▸ BRIEF: The data below must be copied in full and without any change.
──────── DATA BLOCK ────────
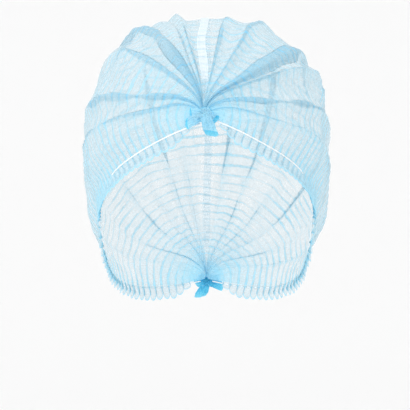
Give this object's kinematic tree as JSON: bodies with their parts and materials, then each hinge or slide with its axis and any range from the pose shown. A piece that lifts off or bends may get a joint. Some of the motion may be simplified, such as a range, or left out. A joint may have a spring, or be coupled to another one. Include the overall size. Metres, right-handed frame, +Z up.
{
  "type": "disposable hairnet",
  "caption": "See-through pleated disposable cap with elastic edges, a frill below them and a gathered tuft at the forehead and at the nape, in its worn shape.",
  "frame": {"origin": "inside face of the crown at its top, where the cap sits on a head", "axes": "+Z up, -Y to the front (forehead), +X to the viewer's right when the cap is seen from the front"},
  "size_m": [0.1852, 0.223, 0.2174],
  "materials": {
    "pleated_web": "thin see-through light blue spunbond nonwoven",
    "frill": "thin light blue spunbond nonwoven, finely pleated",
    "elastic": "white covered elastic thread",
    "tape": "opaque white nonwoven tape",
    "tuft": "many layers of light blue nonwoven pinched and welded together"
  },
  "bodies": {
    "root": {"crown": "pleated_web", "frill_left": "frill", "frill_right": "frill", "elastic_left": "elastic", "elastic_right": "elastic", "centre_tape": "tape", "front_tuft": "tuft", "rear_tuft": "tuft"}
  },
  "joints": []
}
────────
▸ ANSWER FOR THIS EXERCISE:
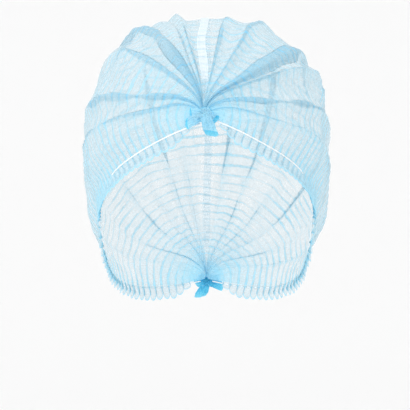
Give this object's kinematic tree as JSON: bodies with their parts and materials, then each hinge or slide with its axis and any range from the pose shown. A piece that lifts off or bends may get a joint. Some of the motion may be simplified, such as a range, or left out. A joint may have a spring, or be coupled to another one. Include the overall size. Metres, right-handed frame, +Z up.
{
  "type": "disposable hairnet",
  "caption": "See-through pleated disposable cap with elastic edges, a frill below them and a gathered tuft at the forehead and at the nape, in its worn shape.",
  "frame": {"origin": "inside face of the crown at its top, where the cap sits on a head", "axes": "+Z up, -Y to the front (forehead), +X to the viewer's right when the cap is seen from the front"},
  "size_m": [0.1852, 0.223, 0.2174],
  "materials": {
    "pleated_web": "thin see-through light blue spunbond nonwoven",
    "frill": "thin light blue spunbond nonwoven, finely pleated",
    "elastic": "white covered elastic thread",
    "tape": "opaque white nonwoven tape",
    "tuft": "many layers of light blue nonwoven pinched and welded together"
  },
  "bodies": {
    "root": {"crown": "pleated_web", "frill_left": "frill", "frill_right": "frill", "elastic_left": "elastic", "elastic_right": "elastic", "centre_tape": "tape", "front_tuft": "tuft", "rear_tuft": "tuft"}
  },
  "joints": []
}